# GIVEN REQUEST
Which lines hold the word "joints"? Copy each of them.

# EXERCISE INPUT
※

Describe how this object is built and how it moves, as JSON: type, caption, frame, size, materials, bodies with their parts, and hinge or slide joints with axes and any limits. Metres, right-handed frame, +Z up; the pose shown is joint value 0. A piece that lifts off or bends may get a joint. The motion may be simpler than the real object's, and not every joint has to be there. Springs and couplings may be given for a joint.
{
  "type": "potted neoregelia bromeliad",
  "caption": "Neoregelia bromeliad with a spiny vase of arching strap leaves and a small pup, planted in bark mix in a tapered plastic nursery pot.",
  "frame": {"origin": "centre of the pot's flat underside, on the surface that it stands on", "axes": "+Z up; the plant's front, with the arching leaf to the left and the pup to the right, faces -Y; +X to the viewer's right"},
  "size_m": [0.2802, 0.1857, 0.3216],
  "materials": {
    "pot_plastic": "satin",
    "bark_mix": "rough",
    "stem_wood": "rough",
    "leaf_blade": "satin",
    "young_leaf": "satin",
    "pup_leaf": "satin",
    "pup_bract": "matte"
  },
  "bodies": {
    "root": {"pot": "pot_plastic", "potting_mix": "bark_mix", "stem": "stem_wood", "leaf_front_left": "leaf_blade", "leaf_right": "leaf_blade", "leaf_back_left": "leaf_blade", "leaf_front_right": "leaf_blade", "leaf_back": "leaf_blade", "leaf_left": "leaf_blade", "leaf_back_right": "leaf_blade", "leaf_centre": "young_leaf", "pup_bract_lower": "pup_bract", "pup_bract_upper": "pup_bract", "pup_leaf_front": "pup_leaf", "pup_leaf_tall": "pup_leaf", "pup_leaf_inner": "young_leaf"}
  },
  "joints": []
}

※

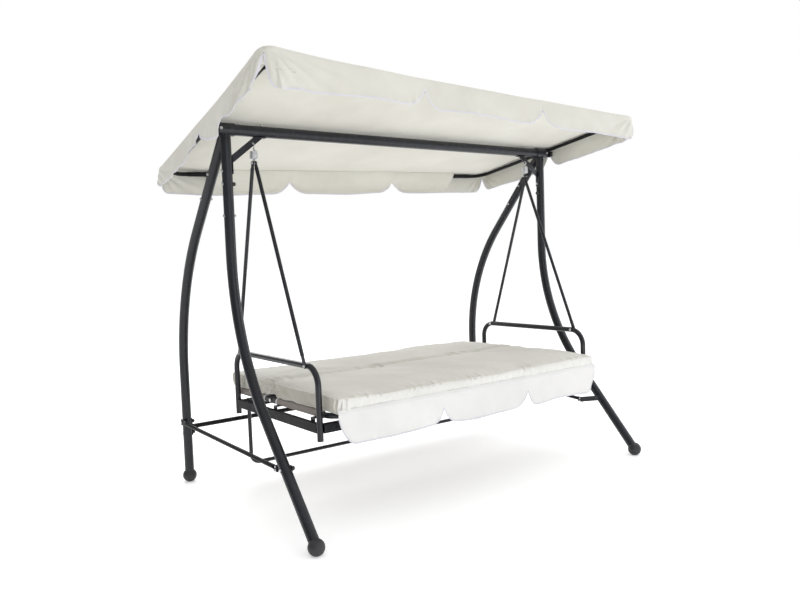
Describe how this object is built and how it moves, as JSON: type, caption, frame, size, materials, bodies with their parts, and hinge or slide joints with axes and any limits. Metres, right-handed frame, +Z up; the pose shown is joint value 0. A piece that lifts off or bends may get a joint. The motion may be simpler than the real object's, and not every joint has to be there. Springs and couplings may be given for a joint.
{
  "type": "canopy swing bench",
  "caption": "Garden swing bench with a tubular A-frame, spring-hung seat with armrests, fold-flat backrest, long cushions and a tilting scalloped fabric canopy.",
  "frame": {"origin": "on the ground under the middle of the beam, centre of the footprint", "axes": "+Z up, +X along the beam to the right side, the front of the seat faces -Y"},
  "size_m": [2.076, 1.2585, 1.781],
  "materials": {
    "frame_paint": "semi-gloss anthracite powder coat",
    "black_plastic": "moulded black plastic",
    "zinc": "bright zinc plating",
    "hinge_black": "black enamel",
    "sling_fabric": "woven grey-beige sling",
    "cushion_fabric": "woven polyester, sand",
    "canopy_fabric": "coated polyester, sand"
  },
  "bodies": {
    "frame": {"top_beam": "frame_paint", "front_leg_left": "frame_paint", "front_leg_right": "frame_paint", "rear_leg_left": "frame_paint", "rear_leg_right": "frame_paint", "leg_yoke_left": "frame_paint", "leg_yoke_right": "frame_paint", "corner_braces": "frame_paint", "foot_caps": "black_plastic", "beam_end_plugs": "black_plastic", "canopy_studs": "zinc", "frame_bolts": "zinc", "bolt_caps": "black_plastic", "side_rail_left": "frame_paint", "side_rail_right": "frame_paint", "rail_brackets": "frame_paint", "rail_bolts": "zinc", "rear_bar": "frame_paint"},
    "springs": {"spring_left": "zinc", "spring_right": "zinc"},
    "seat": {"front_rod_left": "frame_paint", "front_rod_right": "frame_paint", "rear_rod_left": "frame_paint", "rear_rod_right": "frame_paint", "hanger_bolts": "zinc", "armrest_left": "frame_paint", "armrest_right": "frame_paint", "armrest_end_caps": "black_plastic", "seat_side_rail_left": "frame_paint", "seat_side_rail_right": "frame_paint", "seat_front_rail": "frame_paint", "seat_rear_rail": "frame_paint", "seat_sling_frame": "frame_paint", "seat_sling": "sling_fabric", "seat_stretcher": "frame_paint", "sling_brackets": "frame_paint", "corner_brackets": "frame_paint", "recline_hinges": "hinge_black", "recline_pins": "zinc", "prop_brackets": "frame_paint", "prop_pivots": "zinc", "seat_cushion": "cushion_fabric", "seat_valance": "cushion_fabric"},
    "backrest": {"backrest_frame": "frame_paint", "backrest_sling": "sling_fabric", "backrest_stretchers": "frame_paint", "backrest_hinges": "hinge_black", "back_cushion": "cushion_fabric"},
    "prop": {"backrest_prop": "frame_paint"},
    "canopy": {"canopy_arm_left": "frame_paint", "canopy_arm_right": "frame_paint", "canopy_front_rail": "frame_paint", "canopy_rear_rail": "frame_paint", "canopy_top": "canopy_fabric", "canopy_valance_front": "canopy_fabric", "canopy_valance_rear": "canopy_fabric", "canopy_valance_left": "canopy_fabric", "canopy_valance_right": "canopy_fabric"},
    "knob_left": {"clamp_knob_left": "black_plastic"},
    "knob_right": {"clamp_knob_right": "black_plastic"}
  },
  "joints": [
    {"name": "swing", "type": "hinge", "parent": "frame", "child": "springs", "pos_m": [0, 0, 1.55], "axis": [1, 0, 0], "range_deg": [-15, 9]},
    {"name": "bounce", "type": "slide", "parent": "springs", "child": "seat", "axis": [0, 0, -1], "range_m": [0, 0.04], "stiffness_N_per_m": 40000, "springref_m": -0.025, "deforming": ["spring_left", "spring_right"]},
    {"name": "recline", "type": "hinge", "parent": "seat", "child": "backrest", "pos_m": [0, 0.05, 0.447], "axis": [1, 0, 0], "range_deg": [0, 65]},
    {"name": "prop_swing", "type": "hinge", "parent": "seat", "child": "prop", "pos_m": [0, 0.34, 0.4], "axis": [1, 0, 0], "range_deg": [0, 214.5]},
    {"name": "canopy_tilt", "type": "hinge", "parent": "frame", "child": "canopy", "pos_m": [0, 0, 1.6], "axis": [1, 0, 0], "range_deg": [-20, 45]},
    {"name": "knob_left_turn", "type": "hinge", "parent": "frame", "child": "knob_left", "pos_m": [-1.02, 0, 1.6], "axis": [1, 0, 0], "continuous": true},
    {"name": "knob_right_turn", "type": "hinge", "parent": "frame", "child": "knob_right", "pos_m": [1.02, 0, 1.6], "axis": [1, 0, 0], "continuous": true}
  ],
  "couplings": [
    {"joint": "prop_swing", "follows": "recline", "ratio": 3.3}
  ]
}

※

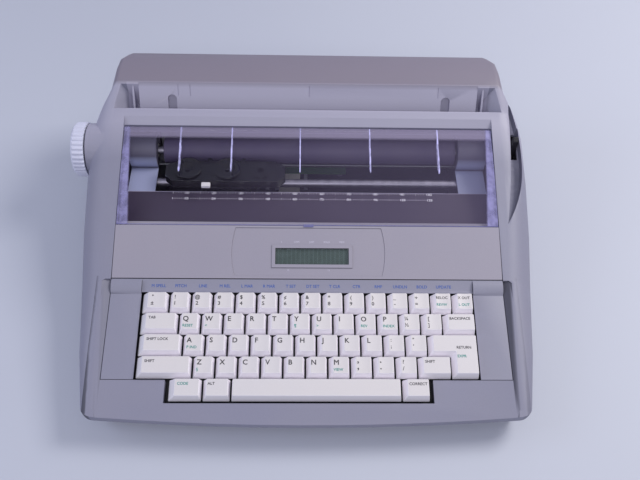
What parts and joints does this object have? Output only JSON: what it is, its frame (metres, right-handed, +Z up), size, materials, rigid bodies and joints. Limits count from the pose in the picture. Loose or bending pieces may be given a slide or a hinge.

※

# SOLUTION TO THIS TASK
Describe how this object is built and how it moves, as JSON: type, caption, frame, size, materials, bodies with their parts, and hinge or slide joints with axes and any limits. Metres, right-handed frame, +Z up; the pose shown is joint value 0. A piece that lifts off or bends may get a joint. The motion may be simpler than the real object's, and not every joint has to be there. Springs and couplings may be given for a joint.
  "joints": []
Describe how this object is built and how it moves, as JSON: type, caption, frame, size, materials, bodies with their parts, and hinge or slide joints with axes and any limits. Metres, right-handed frame, +Z up; the pose shown is joint value 0. A piece that lifts off or bends may get a joint. The motion may be simpler than the real object's, and not every joint has to be there. Springs and couplings may be given for a joint.
  "joints": [
What parts and joints does this object have? Output only JSON: what it is, its frame (metres, right-handed, +Z up), size, materials, rigid bodies and joints. Limits count from the pose in the picture. Loose or bending pieces may be given a slide or a hinge.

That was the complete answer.